A candidate can sit the CISSP exam before meeting the full experience requirement, but full certification depends on meeting ISC2’s professional experience and endorsement rules. Candidates who pass without the required experience may follow the Associate of ISC2 route until they can document the necessary experience.
CEH can support a move toward penetration testing, but employers usually want more than the certificate. A credible junior candidate should also show lab practice, clear reports, responsible testing habits, networking knowledge and the ability to explain business impact. CEH is strongest when it is paired with practical evidence.

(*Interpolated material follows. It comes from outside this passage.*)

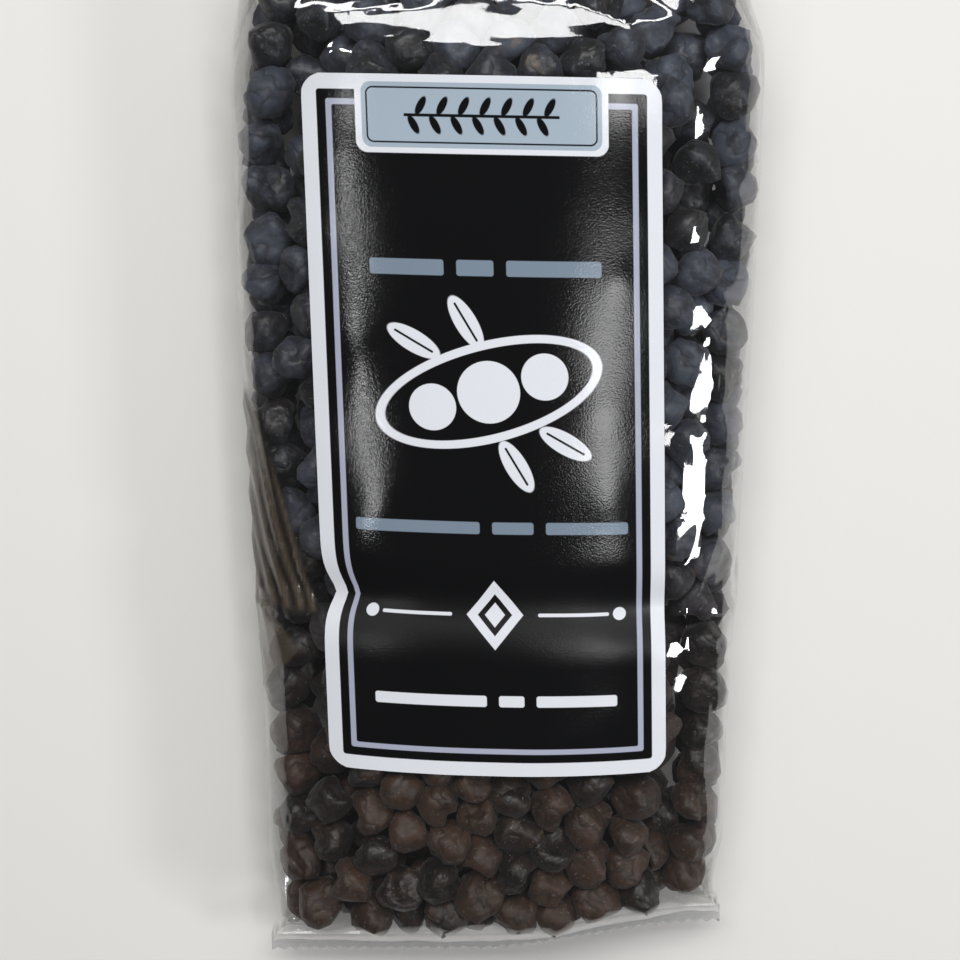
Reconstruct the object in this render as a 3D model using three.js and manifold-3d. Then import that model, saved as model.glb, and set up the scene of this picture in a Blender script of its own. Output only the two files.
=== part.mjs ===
// A clear film bag filled with dried black chickpeas, lying on its back with its paper label up.
// Lengths are millimetres. X points to the bag's right, Y to its top end and Z up.
// The bag is one solid: a core out to the film, with the chickpeas that show fused onto it.
// The label is a thin paper sheet that follows the front of the bag.

import * as THREE from 'three';
import { mergeVertices } from 'three/addons/utils/BufferGeometryUtils.js';
import Module from 'manifold-3d';

const wasm = await Module();
wasm.setup();

// The filled bag, which widens towards its top and is widest below the middle of its thickness
const BAG_LENGTH = 236;
const UPPER_WIDTH = 104;
const LOWER_WIDTH = 96;
const WIDENING_START_Y = -90;
const WIDENING_END_Y = 56;
const THICKNESS = 34;
const WIDEST_SHARE = 0.38;
const PILLOW_DROP = 2.5;
const BASE_FLATTENING = 1.16;

// How square the outline of a cross-section is: 2 is an ellipse and more is squarer
const FRONT_SQUARENESS = 2.15;
const BACK_SQUARENESS = 3.4;
const SEAL_SQUARENESS = 9;

// The two crimped seals, which stand out of the ends like fins
const BOTTOM_SEAL = 4.2;
const TOP_SEAL = 10;
const SEAL_THICKNESS = 1.2;
const SEAL_LEVEL = 11;
const SEAL_DROOP = 2;
const TOOTH_PITCH = 3;
const TOOTH_DEPTH = 1;

// How far the bag takes to swell from a seal to its full thickness, and how bluntly it starts
const BOTTOM_RISE = 22;
const BOTTOM_BLUNTNESS = 2.4;
const TOP_RISE = 46;
const TOP_BLUNTNESS = 1.9;
const TOP_SOFTNESS = 0.85;

// The bottom end is lifted towards the bag's right, so that it isn't square
const BOTTOM_LIFT = 6.5;
const LIFT_START_X = -5;
const LIFT_END_X = 46;
const LIFT_REACH = 50;

// The side gussets are tucked in where the bag narrows to its seals
const TUCK_DEPTH = 11;
const TUCK_START_SHARE = 0.55;

// The crease across the front, where the film was folded and the contents part
const WAIST_Y = -36;
const WAIST_SLANT = -0.045;
const WAIST_REACH = 5.5;
const WAIST_DEPTH_SIDE = 4.2;
const WAIST_SIDE_X = 40;
const WAIST_DEPTH_MIDDLE = 1.1;
const WAIST_MIDDLE_X = 14;

// The paper label
const LABEL_WIDTH = 67.5;
const LABEL_LENGTH = 136;
const LABEL_CORNER = 4.2;
const LABEL_CENTRE_X = -1.3;
const LABEL_CENTRE_Y = -2.5;
const LABEL_LEAN = THREE.MathUtils.degToRad(1.5);
const LABEL_SKEW = 0.045;
const LABEL_THICKNESS = 0.4;
const LABEL_GAP = 0.35;
const LABEL_KINK = 2.6;
const LABEL_KINK_REACH = 4.5;

// The chickpeas
const PEA_WIDTH = 9.2;
const PEA_LENGTH = 10.6;
const PEA_BEAK = 1.14;
const PEA_SPREAD = 0.09;
const PEA_PITCH = 9.4;
const PEA_ROW_PITCH = 8.9;
const PEA_JITTER = 0.9;
const PEA_FLOOR_GAP = 0.4;
const LOWEST_PEA_HEIGHT = 2.3;
const NEAR_LABEL_SHARE = 0.15;
const THINNEST_SHARE = 1.25;
const TUCKED_SHARE = 0.3;
const TUCKED_GIRTH = 0.7;
const FIRST_ROW_SHARE = 0.3;
const FILM_CLEARANCE = 0.2;
const CORE_INSET = 2.3;
const CORE_STEP_START = 1;
const CORE_STEP_WIDTH = 4;
const RANDOM_SEED = 20407;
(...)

No. CISSP is valuable for managers, but it is also relevant to security architects, senior analysts, consultants, engineers with broad responsibility and governance professionals. The common thread is breadth of security responsibility rather than a specific job title.
CEH usually comes first for candidates building hands-on technical security credibility. CISSP usually comes later when the candidate has enough experience across multiple security domains to benefit from the full credential. A candidate already working in senior security, risk or architecture may reasonably prioritise CISSP.
The strongest choice is the certification that explains the candidate’s next career move. CEH says the professional is investing in ethical hacking knowledge, vulnerability thinking and practical security testing. CISSP says the professional is ready to demonstrate broad security judgement across risk, architecture, governance and operations.
A practical next step is to compare recent job descriptions in the target region, note which credential appears for the desired role, and then check whether the missing requirement is technical depth or security breadth. Readynez can support either route through focused preparation, but the decision should begin with role fit, experience and the evidence an employer will expect to see.